What is wanted is an exact restatement of the lines from the one with "Continue the build123d" through the one with "given in percent.", both included, and of no other lines.

_ _ _ _

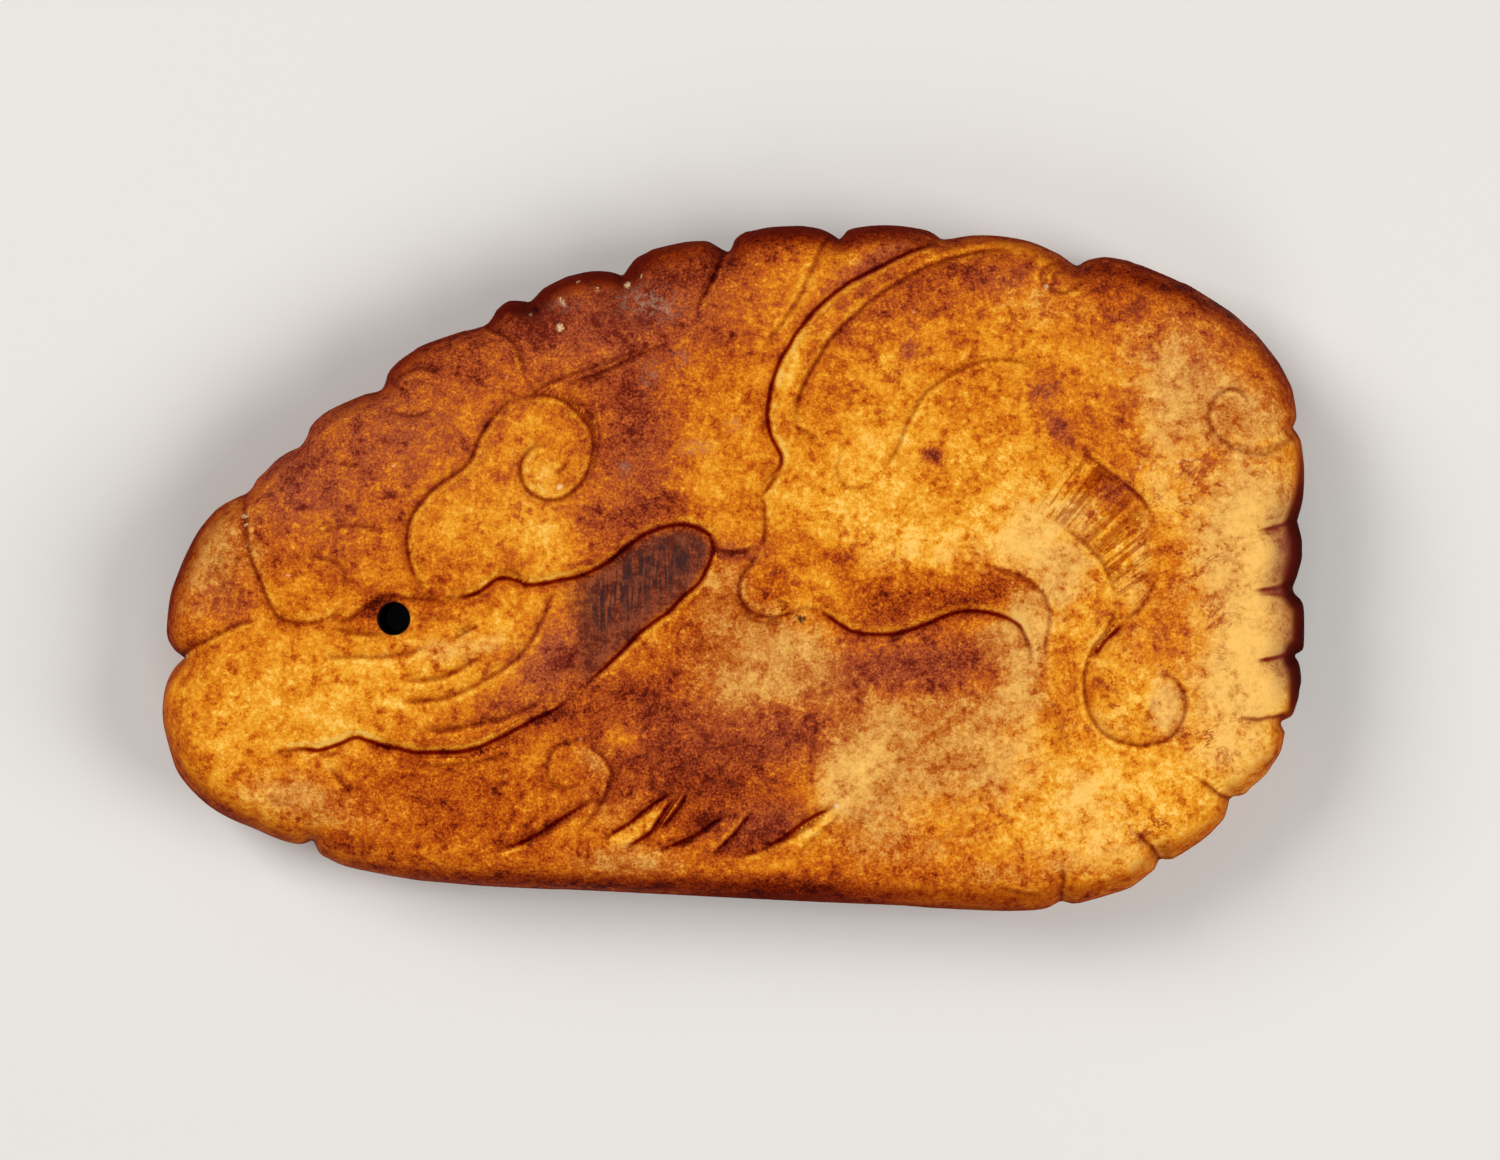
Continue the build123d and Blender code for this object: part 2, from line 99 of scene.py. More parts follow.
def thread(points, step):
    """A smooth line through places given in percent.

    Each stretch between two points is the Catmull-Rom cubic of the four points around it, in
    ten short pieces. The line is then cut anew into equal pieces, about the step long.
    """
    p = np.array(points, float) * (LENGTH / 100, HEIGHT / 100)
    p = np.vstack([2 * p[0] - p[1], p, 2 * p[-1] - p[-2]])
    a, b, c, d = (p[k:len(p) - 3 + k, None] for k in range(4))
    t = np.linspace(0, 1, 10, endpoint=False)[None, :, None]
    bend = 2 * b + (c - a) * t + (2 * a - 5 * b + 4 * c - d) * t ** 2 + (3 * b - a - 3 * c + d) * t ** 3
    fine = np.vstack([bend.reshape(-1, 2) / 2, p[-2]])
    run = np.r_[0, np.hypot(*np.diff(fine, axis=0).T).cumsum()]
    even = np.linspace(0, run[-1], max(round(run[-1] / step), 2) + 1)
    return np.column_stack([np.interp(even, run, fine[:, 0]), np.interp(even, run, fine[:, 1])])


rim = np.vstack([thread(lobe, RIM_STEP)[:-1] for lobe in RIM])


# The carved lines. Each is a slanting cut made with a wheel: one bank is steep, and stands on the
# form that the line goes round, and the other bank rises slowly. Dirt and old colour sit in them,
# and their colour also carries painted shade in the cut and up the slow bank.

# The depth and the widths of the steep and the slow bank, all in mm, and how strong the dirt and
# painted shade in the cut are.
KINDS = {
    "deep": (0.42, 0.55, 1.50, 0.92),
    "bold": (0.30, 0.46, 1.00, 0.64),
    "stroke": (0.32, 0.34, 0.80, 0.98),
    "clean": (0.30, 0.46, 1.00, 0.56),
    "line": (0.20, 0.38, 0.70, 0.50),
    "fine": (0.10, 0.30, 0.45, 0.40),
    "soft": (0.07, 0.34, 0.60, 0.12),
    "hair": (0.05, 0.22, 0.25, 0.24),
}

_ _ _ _

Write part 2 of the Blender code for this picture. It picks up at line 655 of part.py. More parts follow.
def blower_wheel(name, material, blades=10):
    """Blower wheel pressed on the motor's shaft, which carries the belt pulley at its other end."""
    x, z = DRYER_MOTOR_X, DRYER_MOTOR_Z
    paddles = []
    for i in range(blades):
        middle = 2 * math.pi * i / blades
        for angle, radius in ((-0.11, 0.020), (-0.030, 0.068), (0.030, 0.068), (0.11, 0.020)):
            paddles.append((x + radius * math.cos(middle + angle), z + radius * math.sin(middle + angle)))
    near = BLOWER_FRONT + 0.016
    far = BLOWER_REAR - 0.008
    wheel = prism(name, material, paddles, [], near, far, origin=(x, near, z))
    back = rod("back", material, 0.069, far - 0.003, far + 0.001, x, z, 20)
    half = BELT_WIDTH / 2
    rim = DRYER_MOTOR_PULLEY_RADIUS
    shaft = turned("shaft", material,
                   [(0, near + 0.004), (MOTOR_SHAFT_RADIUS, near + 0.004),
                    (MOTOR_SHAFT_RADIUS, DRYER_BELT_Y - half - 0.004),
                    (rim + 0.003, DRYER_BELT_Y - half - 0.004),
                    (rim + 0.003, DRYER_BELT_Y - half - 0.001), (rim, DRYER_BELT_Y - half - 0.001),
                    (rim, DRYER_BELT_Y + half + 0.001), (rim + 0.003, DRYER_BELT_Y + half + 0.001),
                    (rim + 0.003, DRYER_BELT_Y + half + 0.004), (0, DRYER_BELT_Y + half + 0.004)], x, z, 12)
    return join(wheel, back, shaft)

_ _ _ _

### Exercise response
Continue the build123d and Blender code for this object: part 2, from line 99 of scene.py. More parts follow.
def thread(points, step):
    """A smooth line through places given in percent.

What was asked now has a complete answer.